Provided entries
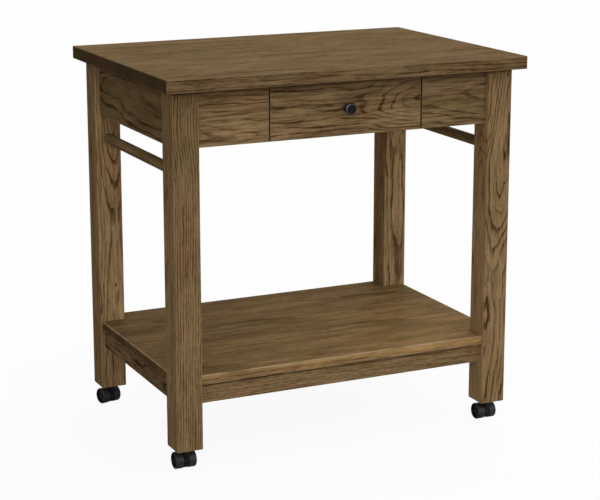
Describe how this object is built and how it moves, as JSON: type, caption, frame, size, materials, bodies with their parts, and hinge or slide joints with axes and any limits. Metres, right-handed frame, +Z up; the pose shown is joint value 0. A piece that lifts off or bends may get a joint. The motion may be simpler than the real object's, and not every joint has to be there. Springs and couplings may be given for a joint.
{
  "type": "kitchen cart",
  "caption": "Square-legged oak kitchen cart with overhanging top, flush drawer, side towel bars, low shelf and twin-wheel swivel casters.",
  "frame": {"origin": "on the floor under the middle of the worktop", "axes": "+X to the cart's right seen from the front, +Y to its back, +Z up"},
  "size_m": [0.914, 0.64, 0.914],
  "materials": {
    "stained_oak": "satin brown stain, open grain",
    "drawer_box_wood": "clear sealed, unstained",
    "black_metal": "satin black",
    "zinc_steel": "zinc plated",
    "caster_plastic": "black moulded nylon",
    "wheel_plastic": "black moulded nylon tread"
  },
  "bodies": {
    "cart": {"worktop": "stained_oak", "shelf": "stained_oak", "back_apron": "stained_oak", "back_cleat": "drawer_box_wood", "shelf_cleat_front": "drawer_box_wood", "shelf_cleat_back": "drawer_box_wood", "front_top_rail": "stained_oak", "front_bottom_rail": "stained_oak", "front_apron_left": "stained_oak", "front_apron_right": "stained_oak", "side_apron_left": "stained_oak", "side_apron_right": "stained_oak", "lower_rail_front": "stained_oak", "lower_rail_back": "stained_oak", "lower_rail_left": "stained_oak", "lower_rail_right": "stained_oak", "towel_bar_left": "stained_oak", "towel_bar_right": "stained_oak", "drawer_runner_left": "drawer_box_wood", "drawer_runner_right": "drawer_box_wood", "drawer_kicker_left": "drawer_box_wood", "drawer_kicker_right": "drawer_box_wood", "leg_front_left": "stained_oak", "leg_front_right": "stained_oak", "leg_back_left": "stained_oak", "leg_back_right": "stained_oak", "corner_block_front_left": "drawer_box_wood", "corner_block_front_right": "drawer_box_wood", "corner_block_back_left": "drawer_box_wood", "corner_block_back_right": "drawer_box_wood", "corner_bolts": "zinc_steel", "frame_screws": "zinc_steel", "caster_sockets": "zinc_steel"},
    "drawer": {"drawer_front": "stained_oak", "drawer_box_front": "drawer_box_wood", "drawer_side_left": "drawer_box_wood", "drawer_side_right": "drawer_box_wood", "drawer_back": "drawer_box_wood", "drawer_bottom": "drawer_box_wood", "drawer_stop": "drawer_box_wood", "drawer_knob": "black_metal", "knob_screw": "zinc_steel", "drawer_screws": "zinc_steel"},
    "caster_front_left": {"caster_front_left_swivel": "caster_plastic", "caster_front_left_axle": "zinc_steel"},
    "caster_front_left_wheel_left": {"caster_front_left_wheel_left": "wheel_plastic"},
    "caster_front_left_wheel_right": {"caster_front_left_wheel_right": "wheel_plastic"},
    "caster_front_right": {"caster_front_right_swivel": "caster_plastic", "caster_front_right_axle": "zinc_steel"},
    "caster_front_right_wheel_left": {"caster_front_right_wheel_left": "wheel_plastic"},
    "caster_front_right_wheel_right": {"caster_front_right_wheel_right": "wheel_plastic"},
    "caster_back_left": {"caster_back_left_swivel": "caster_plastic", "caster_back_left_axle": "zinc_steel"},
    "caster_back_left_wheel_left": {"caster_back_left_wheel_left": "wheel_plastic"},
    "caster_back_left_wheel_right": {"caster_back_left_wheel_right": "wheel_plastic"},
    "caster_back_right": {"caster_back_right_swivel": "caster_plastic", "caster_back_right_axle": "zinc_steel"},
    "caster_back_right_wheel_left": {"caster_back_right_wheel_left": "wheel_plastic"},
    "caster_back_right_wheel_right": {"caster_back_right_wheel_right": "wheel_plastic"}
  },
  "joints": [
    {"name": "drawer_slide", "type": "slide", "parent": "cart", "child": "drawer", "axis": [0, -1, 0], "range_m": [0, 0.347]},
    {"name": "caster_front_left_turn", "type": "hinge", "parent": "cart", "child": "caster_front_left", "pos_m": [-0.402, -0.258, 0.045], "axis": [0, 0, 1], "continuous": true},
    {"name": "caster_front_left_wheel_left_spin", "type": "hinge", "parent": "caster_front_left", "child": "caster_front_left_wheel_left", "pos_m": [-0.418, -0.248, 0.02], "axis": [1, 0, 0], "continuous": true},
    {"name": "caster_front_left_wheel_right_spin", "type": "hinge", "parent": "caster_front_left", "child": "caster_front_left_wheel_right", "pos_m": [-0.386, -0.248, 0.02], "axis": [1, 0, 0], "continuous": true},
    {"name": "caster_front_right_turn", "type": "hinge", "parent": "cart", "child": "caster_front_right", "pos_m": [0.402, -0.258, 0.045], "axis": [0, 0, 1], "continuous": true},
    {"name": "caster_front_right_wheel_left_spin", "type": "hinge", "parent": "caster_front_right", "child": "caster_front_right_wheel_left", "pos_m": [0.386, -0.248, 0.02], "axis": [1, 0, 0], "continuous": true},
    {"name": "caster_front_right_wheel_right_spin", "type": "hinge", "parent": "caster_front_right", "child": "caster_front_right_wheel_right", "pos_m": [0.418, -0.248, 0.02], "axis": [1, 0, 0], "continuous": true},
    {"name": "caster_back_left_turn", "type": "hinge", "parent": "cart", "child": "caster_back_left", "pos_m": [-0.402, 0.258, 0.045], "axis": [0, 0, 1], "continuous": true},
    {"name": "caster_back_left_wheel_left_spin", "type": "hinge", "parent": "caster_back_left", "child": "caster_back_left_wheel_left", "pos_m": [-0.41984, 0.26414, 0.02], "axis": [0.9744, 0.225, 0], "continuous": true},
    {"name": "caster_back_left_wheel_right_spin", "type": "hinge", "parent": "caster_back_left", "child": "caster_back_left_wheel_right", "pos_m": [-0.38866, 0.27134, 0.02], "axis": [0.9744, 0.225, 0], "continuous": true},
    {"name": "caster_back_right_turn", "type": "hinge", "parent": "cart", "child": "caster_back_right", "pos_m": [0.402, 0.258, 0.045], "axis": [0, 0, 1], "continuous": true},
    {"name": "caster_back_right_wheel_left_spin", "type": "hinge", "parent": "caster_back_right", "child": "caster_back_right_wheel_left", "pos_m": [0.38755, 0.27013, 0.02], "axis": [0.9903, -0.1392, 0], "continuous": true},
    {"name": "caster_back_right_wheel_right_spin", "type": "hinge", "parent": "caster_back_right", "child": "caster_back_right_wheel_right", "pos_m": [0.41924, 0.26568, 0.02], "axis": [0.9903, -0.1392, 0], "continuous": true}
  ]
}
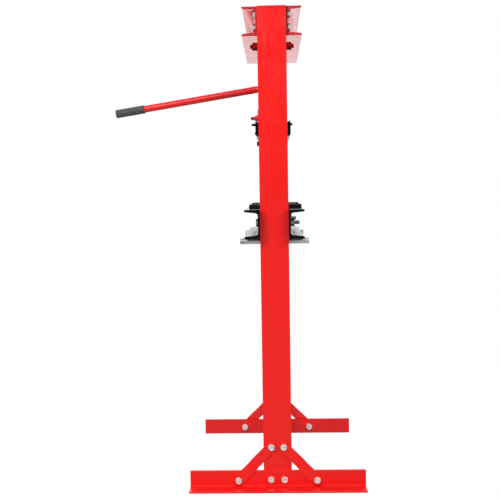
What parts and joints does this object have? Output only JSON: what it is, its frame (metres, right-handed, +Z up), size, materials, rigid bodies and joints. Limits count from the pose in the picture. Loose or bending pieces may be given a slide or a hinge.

Instructions for the task
Each line of the material must be restated exactly.

Task solution
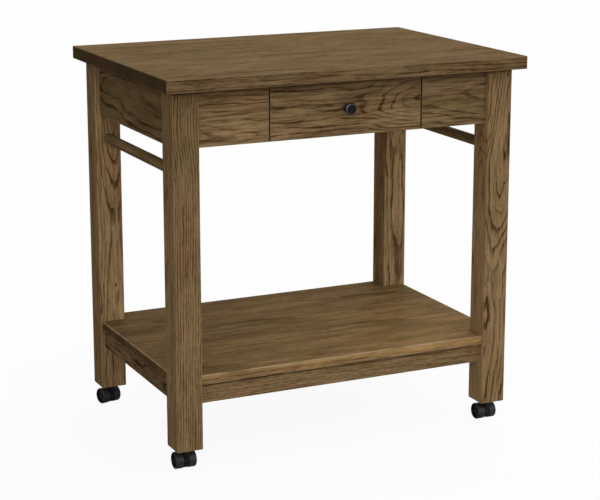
Describe how this object is built and how it moves, as JSON: type, caption, frame, size, materials, bodies with their parts, and hinge or slide joints with axes and any limits. Metres, right-handed frame, +Z up; the pose shown is joint value 0. A piece that lifts off or bends may get a joint. The motion may be simpler than the real object's, and not every joint has to be there. Springs and couplings may be given for a joint.
{
  "type": "kitchen cart",
  "caption": "Square-legged oak kitchen cart with overhanging top, flush drawer, side towel bars, low shelf and twin-wheel swivel casters.",
  "frame": {"origin": "on the floor under the middle of the worktop", "axes": "+X to the cart's right seen from the front, +Y to its back, +Z up"},
  "size_m": [0.914, 0.64, 0.914],
  "materials": {
    "stained_oak": "satin brown stain, open grain",
    "drawer_box_wood": "clear sealed, unstained",
    "black_metal": "satin black",
    "zinc_steel": "zinc plated",
    "caster_plastic": "black moulded nylon",
    "wheel_plastic": "black moulded nylon tread"
  },
  "bodies": {
    "cart": {"worktop": "stained_oak", "shelf": "stained_oak", "back_apron": "stained_oak", "back_cleat": "drawer_box_wood", "shelf_cleat_front": "drawer_box_wood", "shelf_cleat_back": "drawer_box_wood", "front_top_rail": "stained_oak", "front_bottom_rail": "stained_oak", "front_apron_left": "stained_oak", "front_apron_right": "stained_oak", "side_apron_left": "stained_oak", "side_apron_right": "stained_oak", "lower_rail_front": "stained_oak", "lower_rail_back": "stained_oak", "lower_rail_left": "stained_oak", "lower_rail_right": "stained_oak", "towel_bar_left": "stained_oak", "towel_bar_right": "stained_oak", "drawer_runner_left": "drawer_box_wood", "drawer_runner_right": "drawer_box_wood", "drawer_kicker_left": "drawer_box_wood", "drawer_kicker_right": "drawer_box_wood", "leg_front_left": "stained_oak", "leg_front_right": "stained_oak", "leg_back_left": "stained_oak", "leg_back_right": "stained_oak", "corner_block_front_left": "drawer_box_wood", "corner_block_front_right": "drawer_box_wood", "corner_block_back_left": "drawer_box_wood", "corner_block_back_right": "drawer_box_wood", "corner_bolts": "zinc_steel", "frame_screws": "zinc_steel", "caster_sockets": "zinc_steel"},
    "drawer": {"drawer_front": "stained_oak", "drawer_box_front": "drawer_box_wood", "drawer_side_left": "drawer_box_wood", "drawer_side_right": "drawer_box_wood", "drawer_back": "drawer_box_wood", "drawer_bottom": "drawer_box_wood", "drawer_stop": "drawer_box_wood", "drawer_knob": "black_metal", "knob_screw": "zinc_steel", "drawer_screws": "zinc_steel"},
    "caster_front_left": {"caster_front_left_swivel": "caster_plastic", "caster_front_left_axle": "zinc_steel"},
    "caster_front_left_wheel_left": {"caster_front_left_wheel_left": "wheel_plastic"},
    "caster_front_left_wheel_right": {"caster_front_left_wheel_right": "wheel_plastic"},
    "caster_front_right": {"caster_front_right_swivel": "caster_plastic", "caster_front_right_axle": "zinc_steel"},
    "caster_front_right_wheel_left": {"caster_front_right_wheel_left": "wheel_plastic"},
    "caster_front_right_wheel_right": {"caster_front_right_wheel_right": "wheel_plastic"},
    "caster_back_left": {"caster_back_left_swivel": "caster_plastic", "caster_back_left_axle": "zinc_steel"},
    "caster_back_left_wheel_left": {"caster_back_left_wheel_left": "wheel_plastic"},
    "caster_back_left_wheel_right": {"caster_back_left_wheel_right": "wheel_plastic"},
    "caster_back_right": {"caster_back_right_swivel": "caster_plastic", "caster_back_right_axle": "zinc_steel"},
    "caster_back_right_wheel_left": {"caster_back_right_wheel_left": "wheel_plastic"},
    "caster_back_right_wheel_right": {"caster_back_right_wheel_right": "wheel_plastic"}
  },
  "joints": [
    {"name": "drawer_slide", "type": "slide", "parent": "cart", "child": "drawer", "axis": [0, -1, 0], "range_m": [0, 0.347]},
    {"name": "caster_front_left_turn", "type": "hinge", "parent": "cart", "child": "caster_front_left", "pos_m": [-0.402, -0.258, 0.045], "axis": [0, 0, 1], "continuous": true},
    {"name": "caster_front_left_wheel_left_spin", "type": "hinge", "parent": "caster_front_left", "child": "caster_front_left_wheel_left", "pos_m": [-0.418, -0.248, 0.02], "axis": [1, 0, 0], "continuous": true},
    {"name": "caster_front_left_wheel_right_spin", "type": "hinge", "parent": "caster_front_left", "child": "caster_front_left_wheel_right", "pos_m": [-0.386, -0.248, 0.02], "axis": [1, 0, 0], "continuous": true},
    {"name": "caster_front_right_turn", "type": "hinge", "parent": "cart", "child": "caster_front_right", "pos_m": [0.402, -0.258, 0.045], "axis": [0, 0, 1], "continuous": true},
    {"name": "caster_front_right_wheel_left_spin", "type": "hinge", "parent": "caster_front_right", "child": "caster_front_right_wheel_left", "pos_m": [0.386, -0.248, 0.02], "axis": [1, 0, 0], "continuous": true},
    {"name": "caster_front_right_wheel_right_spin", "type": "hinge", "parent": "caster_front_right", "child": "caster_front_right_wheel_right", "pos_m": [0.418, -0.248, 0.02], "axis": [1, 0, 0], "continuous": true},
    {"name": "caster_back_left_turn", "type": "hinge", "parent": "cart", "child": "caster_back_left", "pos_m": [-0.402, 0.258, 0.045], "axis": [0, 0, 1], "continuous": true},
    {"name": "caster_back_left_wheel_left_spin", "type": "hinge", "parent": "caster_back_left", "child": "caster_back_left_wheel_left", "pos_m": [-0.41984, 0.26414, 0.02], "axis": [0.9744, 0.225, 0], "continuous": true},
    {"name": "caster_back_left_wheel_right_spin", "type": "hinge", "parent": "caster_back_left", "child": "caster_back_left_wheel_right", "pos_m": [-0.38866, 0.27134, 0.02], "axis": [0.9744, 0.225, 0], "continuous": true},
    {"name": "caster_back_right_turn", "type": "hinge", "parent": "cart", "child": "caster_back_right", "pos_m": [0.402, 0.258, 0.045], "axis": [0, 0, 1], "continuous": true},
    {"name": "caster_back_right_wheel_left_spin", "type": "hinge", "parent": "caster_back_right", "child": "caster_back_right_wheel_left", "pos_m": [0.38755, 0.27013, 0.02], "axis": [0.9903, -0.1392, 0], "continuous": true},
    {"name": "caster_back_right_wheel_right_spin", "type": "hinge", "parent": "caster_back_right", "child": "caster_back_right_wheel_right", "pos_m": [0.41924, 0.26568, 0.02], "axis": [0.9903, -0.1392, 0], "continuous": true}
  ]
}
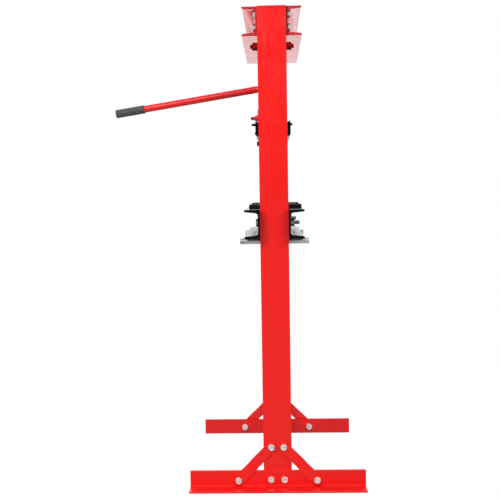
What parts and joints does this object have? Output only JSON: what it is, its frame (metres, right-handed, +Z up), size, materials, rigid bodies and joints. Limits count from the pose in the picture. Loose or bending pieces may be given a slide or a hinge.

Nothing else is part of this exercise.